## Exercise details
The data below holds a line containing "for empty, names" and a line containing "obj.matrix_world = world"; please quote exactly those two lines and every line between them, and nothing else.
▼
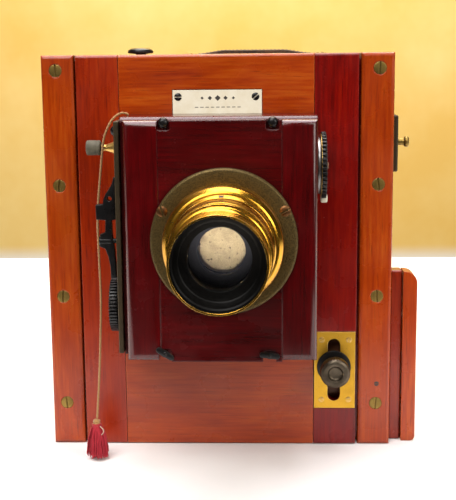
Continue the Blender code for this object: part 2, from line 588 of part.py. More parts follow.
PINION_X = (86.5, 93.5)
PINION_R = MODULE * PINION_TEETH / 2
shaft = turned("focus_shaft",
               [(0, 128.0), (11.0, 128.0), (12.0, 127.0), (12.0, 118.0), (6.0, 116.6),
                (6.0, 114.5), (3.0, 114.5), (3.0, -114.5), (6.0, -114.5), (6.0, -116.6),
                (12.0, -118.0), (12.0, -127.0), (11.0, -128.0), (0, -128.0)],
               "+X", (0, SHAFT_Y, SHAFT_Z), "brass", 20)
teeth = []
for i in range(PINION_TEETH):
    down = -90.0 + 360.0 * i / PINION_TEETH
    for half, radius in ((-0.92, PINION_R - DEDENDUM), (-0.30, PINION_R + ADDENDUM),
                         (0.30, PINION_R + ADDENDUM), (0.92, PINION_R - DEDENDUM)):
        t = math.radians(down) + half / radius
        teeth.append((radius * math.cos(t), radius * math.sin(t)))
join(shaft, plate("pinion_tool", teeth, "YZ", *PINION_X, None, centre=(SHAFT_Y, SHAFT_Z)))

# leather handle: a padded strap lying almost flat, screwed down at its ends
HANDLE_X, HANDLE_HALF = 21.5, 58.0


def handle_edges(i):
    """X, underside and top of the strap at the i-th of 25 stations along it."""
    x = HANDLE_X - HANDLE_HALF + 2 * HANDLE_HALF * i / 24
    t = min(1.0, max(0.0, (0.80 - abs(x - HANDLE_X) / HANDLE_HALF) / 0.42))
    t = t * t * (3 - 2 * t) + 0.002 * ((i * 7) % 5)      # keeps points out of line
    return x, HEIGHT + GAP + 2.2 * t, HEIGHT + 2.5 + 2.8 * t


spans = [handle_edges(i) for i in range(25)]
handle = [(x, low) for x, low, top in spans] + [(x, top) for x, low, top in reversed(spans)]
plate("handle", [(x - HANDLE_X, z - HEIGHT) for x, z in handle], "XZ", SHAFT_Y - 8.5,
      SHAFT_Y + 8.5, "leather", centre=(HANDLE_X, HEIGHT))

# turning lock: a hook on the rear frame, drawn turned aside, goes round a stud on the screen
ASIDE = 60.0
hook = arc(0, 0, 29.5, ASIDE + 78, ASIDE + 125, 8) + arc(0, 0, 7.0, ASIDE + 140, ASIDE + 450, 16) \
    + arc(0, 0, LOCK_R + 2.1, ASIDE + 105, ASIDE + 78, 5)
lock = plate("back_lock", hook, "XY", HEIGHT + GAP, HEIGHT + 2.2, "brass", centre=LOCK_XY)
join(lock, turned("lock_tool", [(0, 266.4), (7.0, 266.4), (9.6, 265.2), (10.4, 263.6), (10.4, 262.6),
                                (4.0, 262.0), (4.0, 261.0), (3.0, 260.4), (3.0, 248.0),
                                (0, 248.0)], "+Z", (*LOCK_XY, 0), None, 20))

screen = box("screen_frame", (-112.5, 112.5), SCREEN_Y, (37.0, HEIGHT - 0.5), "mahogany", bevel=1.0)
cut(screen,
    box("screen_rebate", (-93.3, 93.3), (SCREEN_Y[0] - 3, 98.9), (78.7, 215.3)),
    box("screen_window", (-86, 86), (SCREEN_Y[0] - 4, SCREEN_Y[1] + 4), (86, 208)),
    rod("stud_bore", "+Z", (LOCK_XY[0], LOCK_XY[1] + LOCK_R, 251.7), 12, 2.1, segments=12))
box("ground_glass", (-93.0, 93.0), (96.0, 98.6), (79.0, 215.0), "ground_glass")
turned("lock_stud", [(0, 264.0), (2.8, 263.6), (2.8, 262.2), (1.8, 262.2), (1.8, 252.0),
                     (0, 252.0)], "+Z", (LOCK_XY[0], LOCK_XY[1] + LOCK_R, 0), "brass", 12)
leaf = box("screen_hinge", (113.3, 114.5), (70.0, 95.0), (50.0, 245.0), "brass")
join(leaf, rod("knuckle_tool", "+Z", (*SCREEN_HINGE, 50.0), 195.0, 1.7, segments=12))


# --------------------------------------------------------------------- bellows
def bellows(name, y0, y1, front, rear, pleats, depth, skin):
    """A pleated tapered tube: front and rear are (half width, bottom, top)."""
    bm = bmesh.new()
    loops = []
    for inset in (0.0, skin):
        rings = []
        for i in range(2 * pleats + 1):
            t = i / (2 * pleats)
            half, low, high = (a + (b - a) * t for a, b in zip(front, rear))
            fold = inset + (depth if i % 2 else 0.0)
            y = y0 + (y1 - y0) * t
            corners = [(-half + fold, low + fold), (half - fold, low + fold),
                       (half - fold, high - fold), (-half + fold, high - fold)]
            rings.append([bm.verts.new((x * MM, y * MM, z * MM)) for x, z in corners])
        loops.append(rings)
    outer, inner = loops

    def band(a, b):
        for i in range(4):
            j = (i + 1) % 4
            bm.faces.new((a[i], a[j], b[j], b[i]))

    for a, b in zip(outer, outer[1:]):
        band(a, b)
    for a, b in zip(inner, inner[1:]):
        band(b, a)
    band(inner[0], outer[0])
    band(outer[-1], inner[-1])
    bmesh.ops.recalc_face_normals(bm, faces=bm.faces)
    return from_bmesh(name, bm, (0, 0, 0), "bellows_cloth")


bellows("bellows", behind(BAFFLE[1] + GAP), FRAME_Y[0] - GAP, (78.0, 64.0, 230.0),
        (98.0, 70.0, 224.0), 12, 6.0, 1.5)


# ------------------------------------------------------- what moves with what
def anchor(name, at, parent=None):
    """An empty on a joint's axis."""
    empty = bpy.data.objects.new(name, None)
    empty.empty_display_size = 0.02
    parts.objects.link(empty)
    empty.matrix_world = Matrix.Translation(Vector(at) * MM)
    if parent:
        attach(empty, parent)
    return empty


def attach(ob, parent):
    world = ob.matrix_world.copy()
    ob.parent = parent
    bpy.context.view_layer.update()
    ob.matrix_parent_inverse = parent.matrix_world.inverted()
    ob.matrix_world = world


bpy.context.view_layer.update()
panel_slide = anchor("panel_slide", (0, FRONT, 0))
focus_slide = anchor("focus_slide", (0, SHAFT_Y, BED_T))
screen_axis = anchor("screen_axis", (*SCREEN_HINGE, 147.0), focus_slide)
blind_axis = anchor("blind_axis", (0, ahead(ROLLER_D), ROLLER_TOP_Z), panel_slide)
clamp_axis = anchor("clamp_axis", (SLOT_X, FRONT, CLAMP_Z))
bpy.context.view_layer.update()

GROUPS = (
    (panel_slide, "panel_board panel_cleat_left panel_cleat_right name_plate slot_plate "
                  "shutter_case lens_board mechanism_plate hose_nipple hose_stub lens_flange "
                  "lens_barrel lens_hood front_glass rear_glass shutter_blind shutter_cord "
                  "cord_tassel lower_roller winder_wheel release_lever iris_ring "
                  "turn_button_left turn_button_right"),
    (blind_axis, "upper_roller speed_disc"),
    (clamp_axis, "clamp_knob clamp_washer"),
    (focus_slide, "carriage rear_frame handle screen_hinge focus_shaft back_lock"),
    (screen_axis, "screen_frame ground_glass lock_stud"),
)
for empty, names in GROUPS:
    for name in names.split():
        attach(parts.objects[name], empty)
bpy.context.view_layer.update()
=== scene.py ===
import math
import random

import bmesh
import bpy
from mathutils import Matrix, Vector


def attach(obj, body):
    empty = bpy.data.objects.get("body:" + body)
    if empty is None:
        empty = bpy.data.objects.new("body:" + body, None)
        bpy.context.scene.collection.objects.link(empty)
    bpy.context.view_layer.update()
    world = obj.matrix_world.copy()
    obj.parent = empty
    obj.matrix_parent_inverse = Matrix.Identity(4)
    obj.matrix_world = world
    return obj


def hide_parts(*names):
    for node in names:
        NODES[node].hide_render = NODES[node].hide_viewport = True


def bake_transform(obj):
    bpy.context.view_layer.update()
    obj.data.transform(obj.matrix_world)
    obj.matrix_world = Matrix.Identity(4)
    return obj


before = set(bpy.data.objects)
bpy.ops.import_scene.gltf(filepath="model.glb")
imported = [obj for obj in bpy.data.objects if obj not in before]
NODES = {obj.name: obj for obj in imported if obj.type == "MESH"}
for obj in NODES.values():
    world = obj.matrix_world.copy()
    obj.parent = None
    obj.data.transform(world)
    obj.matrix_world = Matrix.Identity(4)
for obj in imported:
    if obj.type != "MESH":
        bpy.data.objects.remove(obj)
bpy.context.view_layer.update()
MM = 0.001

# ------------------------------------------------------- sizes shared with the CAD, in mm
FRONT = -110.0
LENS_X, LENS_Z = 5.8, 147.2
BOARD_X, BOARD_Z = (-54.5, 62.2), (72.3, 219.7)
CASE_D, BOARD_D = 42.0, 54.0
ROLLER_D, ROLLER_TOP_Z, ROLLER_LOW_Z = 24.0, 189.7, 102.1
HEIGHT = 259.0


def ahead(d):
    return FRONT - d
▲
## Exercise solution
for empty, names in GROUPS:
    for name in names.split():
        attach(parts.objects[name], empty)
bpy.context.view_layer.update()
=== scene.py ===
import math
import random

import bmesh
import bpy
from mathutils import Matrix, Vector


def attach(obj, body):
    empty = bpy.data.objects.get("body:" + body)
    if empty is None:
        empty = bpy.data.objects.new("body:" + body, None)
        bpy.context.scene.collection.objects.link(empty)
    bpy.context.view_layer.update()
    world = obj.matrix_world.copy()
    obj.parent = empty
    obj.matrix_parent_inverse = Matrix.Identity(4)
    obj.matrix_world = world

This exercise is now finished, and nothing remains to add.